Please print the full listing exactly.
+ + +
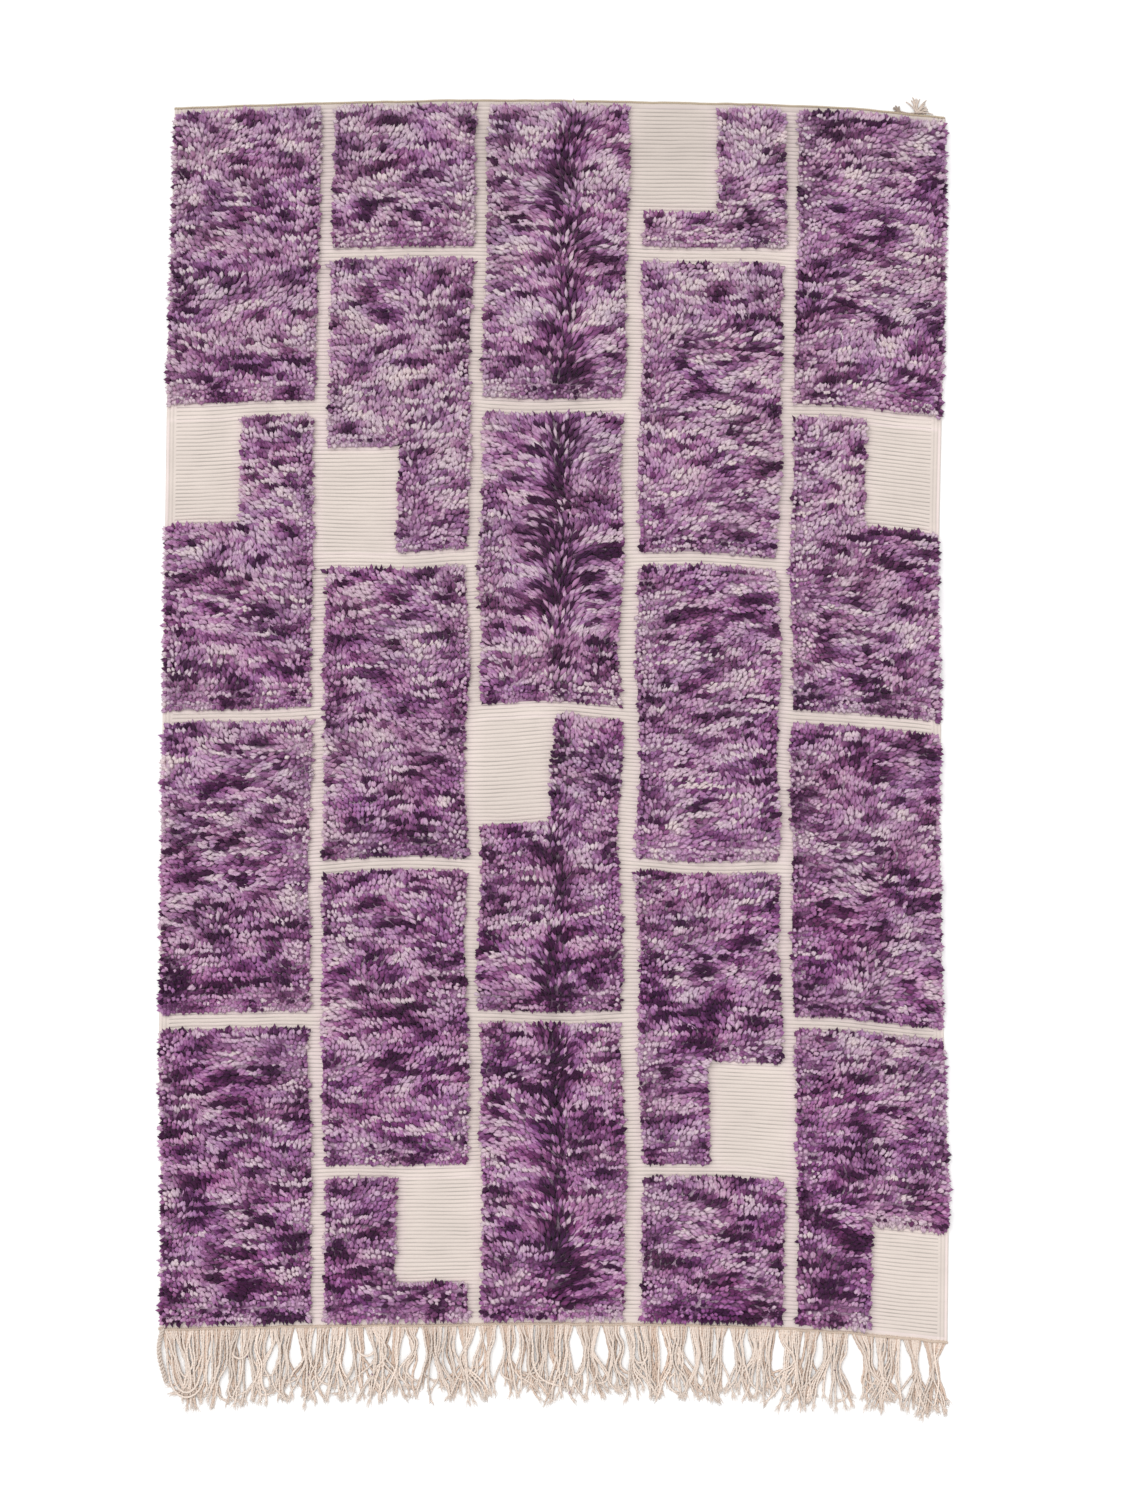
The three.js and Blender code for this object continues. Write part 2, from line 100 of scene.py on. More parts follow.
# Slow noises: seed, strength, size of their features, and how many times finer they are across and
# along
NOISES = {
    "tone_patches": (5, 0.1, 130 * MM, 1, 1),
    "tone_streaks": (6, 0.24, 36 * MM, 0.7, 1.6),
    "lean_way": (11, 90, 105 * MM, 1, 1),
    "lean_slope": (12, 0.2, 90 * MM, 1, 1),
    "tip_height": (21, 1.2 * MM, 60 * MM, 1, 1),
    "rib_bow": (31, 2.2 * MM, 110 * MM, 1, 1),
    "rib_waver": (32, 0.9 * MM, 14 * MM, 0.35, 1),
    "ground_patches": (33, 0.035, 45 * MM, 1, 1),
    "groove_shade_depth": (34, 0.1, 37 * MM, 1, 1),
    "weft_tone": (35, 0.02, 6 * MM, 0.2, 1),
    "groove_shade_waver": (36, 0.15, 13 * MM, 0.45, 1),
    "base_height": (41, 1 * MM, 22 * MM, 1, 1),
    "foot_cord": (61, 1.6 * MM, 26 * MM, 1, 0),
    "head_cord": (62, 0.7 * MM, 26 * MM, 1, 0),
    "plum_cast": (71, 0.6, 60 * MM, 1, 2),
    "dye_depth": (72, 1, 75 * MM, 1, 1.4),
}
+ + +
RESPONSE
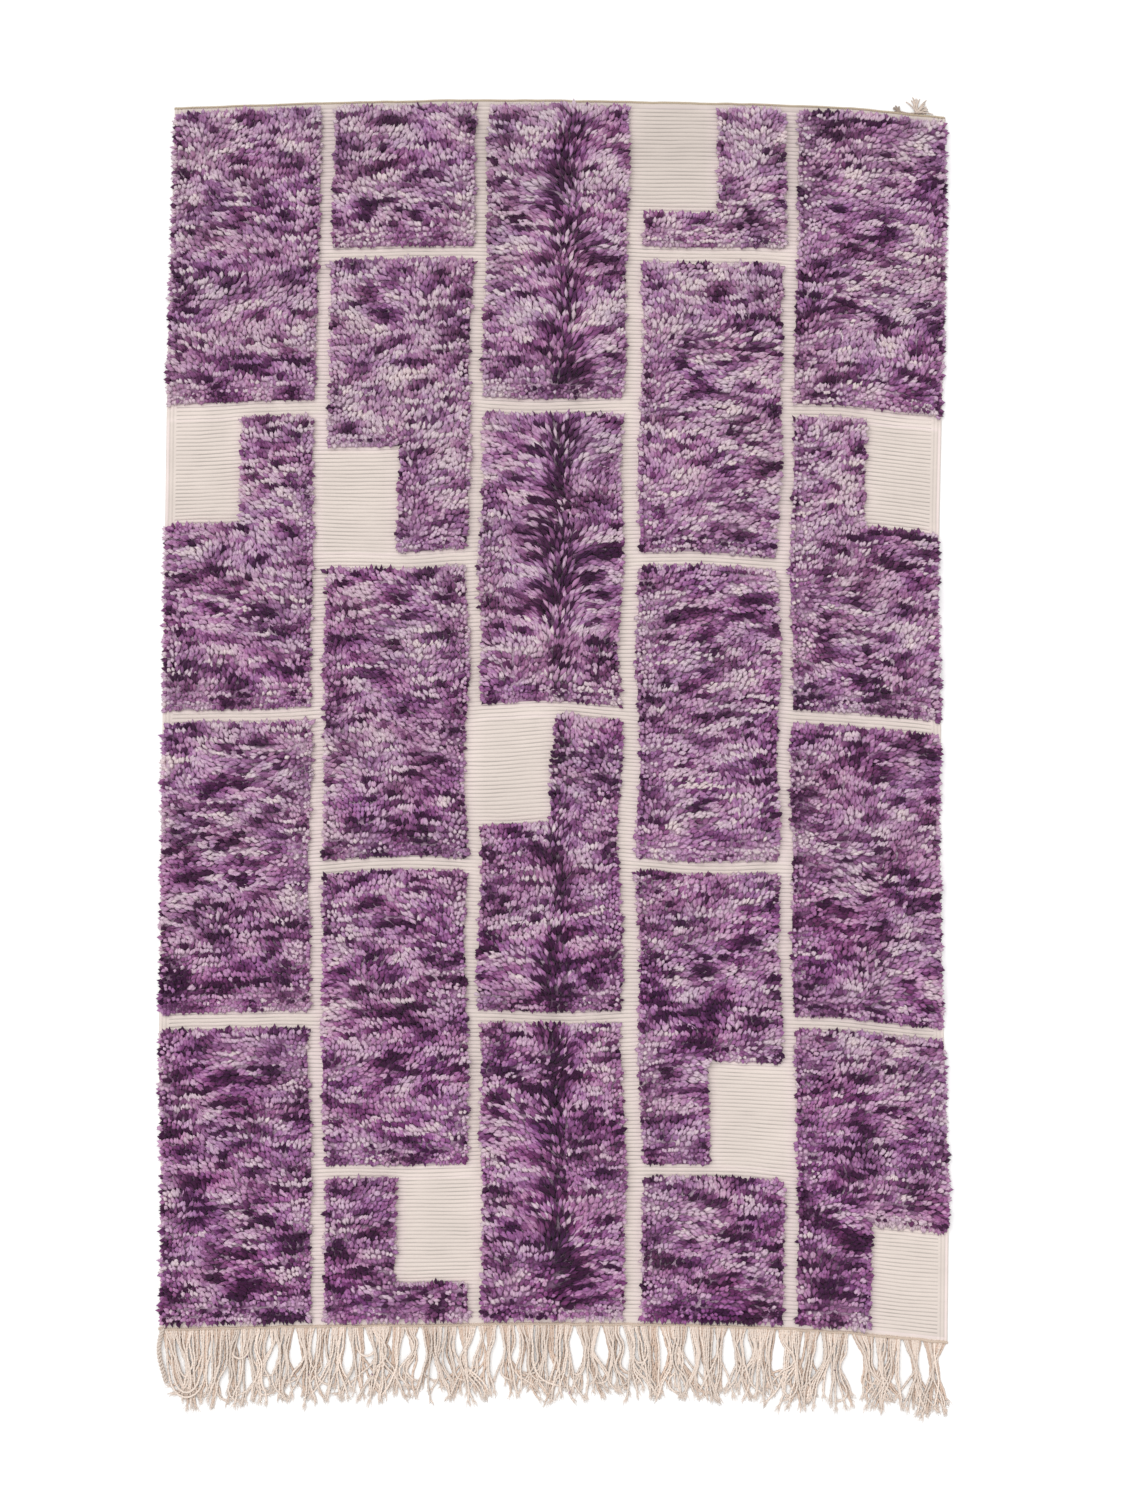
The three.js and Blender code for this object continues. Write part 2, from line 100 of scene.py on. More parts follow.
# Slow noises: seed, strength, size of their features, and how many times finer they are across and
# along
NOISES = {
    "tone_patches": (5, 0.1, 130 * MM, 1, 1),
    "tone_streaks": (6, 0.24, 36 * MM, 0.7, 1.6),
    "lean_way": (11, 90, 105 * MM, 1, 1),
    "lean_slope": (12, 0.2, 90 * MM, 1, 1),
    "tip_height": (21, 1.2 * MM, 60 * MM, 1, 1),
    "rib_bow": (31, 2.2 * MM, 110 * MM, 1, 1),
    "rib_waver": (32, 0.9 * MM, 14 * MM, 0.35, 1),
    "ground_patches": (33, 0.035, 45 * MM, 1, 1),
    "groove_shade_depth": (34, 0.1, 37 * MM, 1, 1),
    "weft_tone": (35, 0.02, 6 * MM, 0.2, 1),
    "groove_shade_waver": (36, 0.15, 13 * MM, 0.45, 1),
    "base_height": (41, 1 * MM, 22 * MM, 1, 1),
    "foot_cord": (61, 1.6 * MM, 26 * MM, 1, 0),
    "head_cord": (62, 0.7 * MM, 26 * MM, 1, 0),
    "plum_cast": (71, 0.6, 60 * MM, 1, 2),
    "dye_depth": (72, 1, 75 * MM, 1, 1.4),
}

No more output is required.